We ran to the windows, but what we could see of the streets below did not appear any different than it had been when we arrived earlier.
“Perhaps there is a television we can check,” Nathaniel said.
“There will definitely be one in a patient’s room,” I said.
We peeked into a room and found it empty. I wondered why more patients hadn’t come rushing to their doors when they heard the ruckus in the hallway. I supposed it meant that most of them were unable to get out of bed without assistance, and that probably meant almost everyone on the floor was elderly, terminally ill, or both. The thought made me very grim. If the vampires got into the building, these people had no chance at all.
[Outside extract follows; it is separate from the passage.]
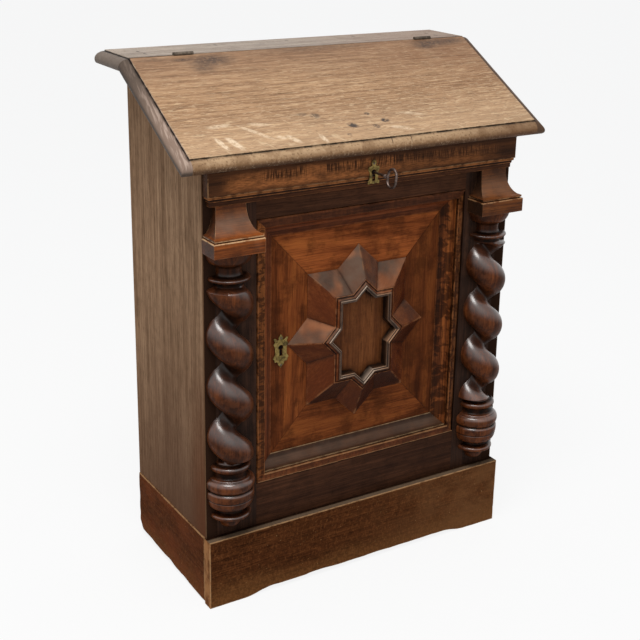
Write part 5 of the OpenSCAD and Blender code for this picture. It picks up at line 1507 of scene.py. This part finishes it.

It was also more than a little strange that the hospital staff hadn’t rushed to the floor. Strange, and probably ominous. It meant there was something going on that was more pressing than a smoke alarm on a patient floor.
Nathaniel found a remote and turned the television on. A daytime talk show was running, the host interviewing the starlet of the moment. He flipped through the channels—cartoons, reality TV, sports highlights.
It seemed wrong that the rest of the world would go on as normal when it felt like we were in the middle of an apocalypse. But most programming was broadcast out of New York, and the stations wouldn’t interrupt their regular schedule even if the world was coming to an end.
“Find a twenty-four-hour news network,” I said. “Or a local channel. They probably can’t get enough of this story.”
The twenty-four-hour networks would be making hay out of this for weeks. There’s nothing a news channel likes better than a major tragedy and a big pile of bodies to go with it.